Le système va demeurer complexe et inefficace au regard des fonds investis. Les entreprises vont rester redevables d’une taxe qui n’a plus de sens face aux enjeux de leurs responsabilités sociales et sociétales. Mais aussi, ce système n’offre pas aux partenaires sociaux la place utile qu’ils devraient avoir dans le dialogue social dans les entreprises. Comme s’ils étaient et voulaient rester à l’extérieur du vrai sujet.

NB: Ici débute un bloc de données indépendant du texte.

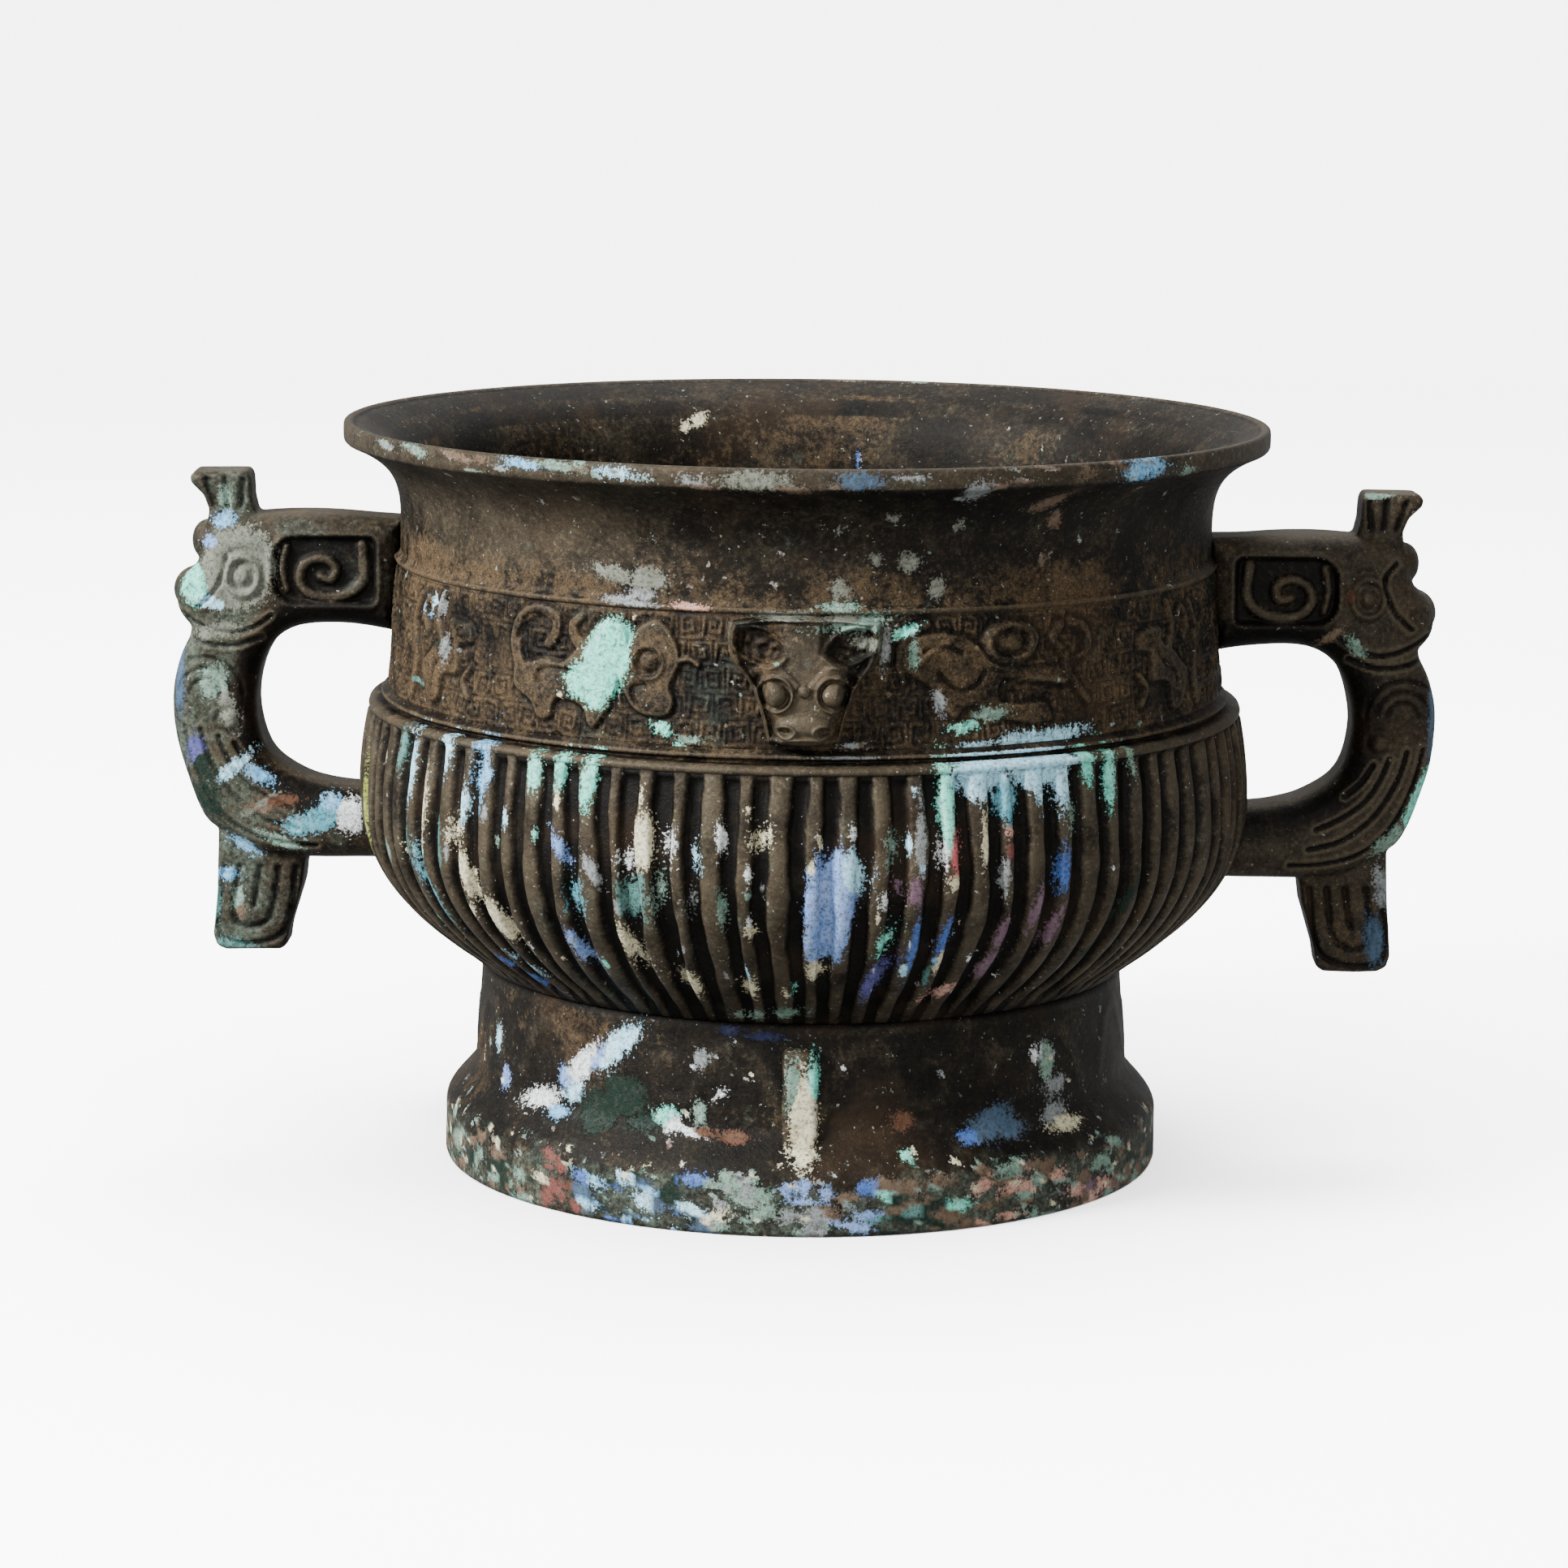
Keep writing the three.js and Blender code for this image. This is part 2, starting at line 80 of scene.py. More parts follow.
# The paints, before their colours are deepened.
PAINT = {
    "white": (0.82, 0.84, 0.84), "cream": (0.80, 0.77, 0.63), "mint": (0.38, 0.83, 0.75),
    "ice": (0.61, 0.82, 0.89), "sky": (0.38, 0.67, 0.82), "blue": (0.20, 0.43, 0.70),
    "navy": (0.12, 0.17, 0.33), "iris": (0.45, 0.59, 0.79), "violet": (0.36, 0.37, 0.62),
    "teal": (0.30, 0.52, 0.50), "turquoise": (0.25, 0.62, 0.68), "green": (0.09, 0.22, 0.18),
    "sage": (0.46, 0.58, 0.52), "grey": (0.52, 0.54, 0.54), "pink": (0.72, 0.38, 0.38),
    "salmon": (0.73, 0.56, 0.49), "mauve": (0.48, 0.37, 0.44), "rust": (0.42, 0.28, 0.17),
    "brick": (0.50, 0.30, 0.26), "tan": (0.46, 0.38, 0.30), "steel": (0.28, 0.39, 0.48),
    "ash": (0.47, 0.48, 0.43), "lime": (0.60, 0.64, 0.14),
}


class VesselSettings(PropertyGroup):
    rib_count: IntProperty(name="Ribs", description="Ribs round the belly", default=90, min=40, max=140)
    rib_depth: FloatProperty(
        name="Rib depth", description="Depth of the grooves between the ribs",
        default=2.1 * MM, unit="LENGTH", subtype="DISTANCE")
    relief_height: FloatProperty(
        name="Relief", description="How far the dragons stand out of the band",
        default=1.1 * MM, unit="LENGTH", subtype="DISTANCE")
    ground_height: FloatProperty(
        name="Ground pattern", description="Height of the square spirals behind the dragons",
        default=0.55 * MM, unit="LENGTH", subtype="DISTANCE")
    handle_voxel: FloatProperty(
        name="Handle detail", description="Size of the cells that the handles are made from",
        default=0.5 * MM, unit="LENGTH", subtype="DISTANCE")
    bronze: FloatVectorProperty(
        name="Bronze", description="Dark bronze between the worn places",
        default=(0.0088, 0.0068, 0.0043), subtype="COLOR", size=3, min=0, max=1)
    worn: FloatVectorProperty(
        name="Worn bronze", description="Bronze on ridges and edges",
        default=(0.051, 0.0405, 0.0260), subtype="COLOR", size=3, min=0, max=1)
    earth: FloatVectorProperty(
        name="Earth", description="Earth left in the hollows",
        default=(0.060, 0.0385, 0.0185), subtype="COLOR", size=3, min=0, max=1)
    verdigris: FloatVectorProperty(
        name="Verdigris", description="Grey green corrosion",
        default=(0.047, 0.060, 0.046), subtype="COLOR", size=3, min=0, max=1)
    paint_cover: FloatProperty(
        name="Paint", description="How far the daubs of paint reach",
        default=0.6, min=0, max=1, subtype="FACTOR")


def settings():
    return bpy.context.scene.gui_vessel


# Numbers and curves.

def smoothstep(low, high, value):
    t = np.clip((value - low) / (high - low), 0, 1)
    return t * t * (3 - 2 * t)


def fade(low, high, value):
    """Falls smoothly from 1 to 0."""
    return 1 - smoothstep(low, high, value)


def bump(value, centre, width):
    """A smooth bump, 1 at its centre."""
    return np.exp(-((value - centre) / width) ** 2)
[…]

Mais surtout cet échec en train de se dessiner prouve que l’exécutif reste enfermé dans les réflexes centralisateurs qui ont fait tant de tort à notre pays depuis des décennies. Sans doute moins par idéologie que par habitude, cet étatisme technicien ne sait pas faire confiance aux acteurs qu’il aurait fallu motiver et responsabiliser pour réellement changer les choses : les régions, les entreprises et les salariés eux-mêmes.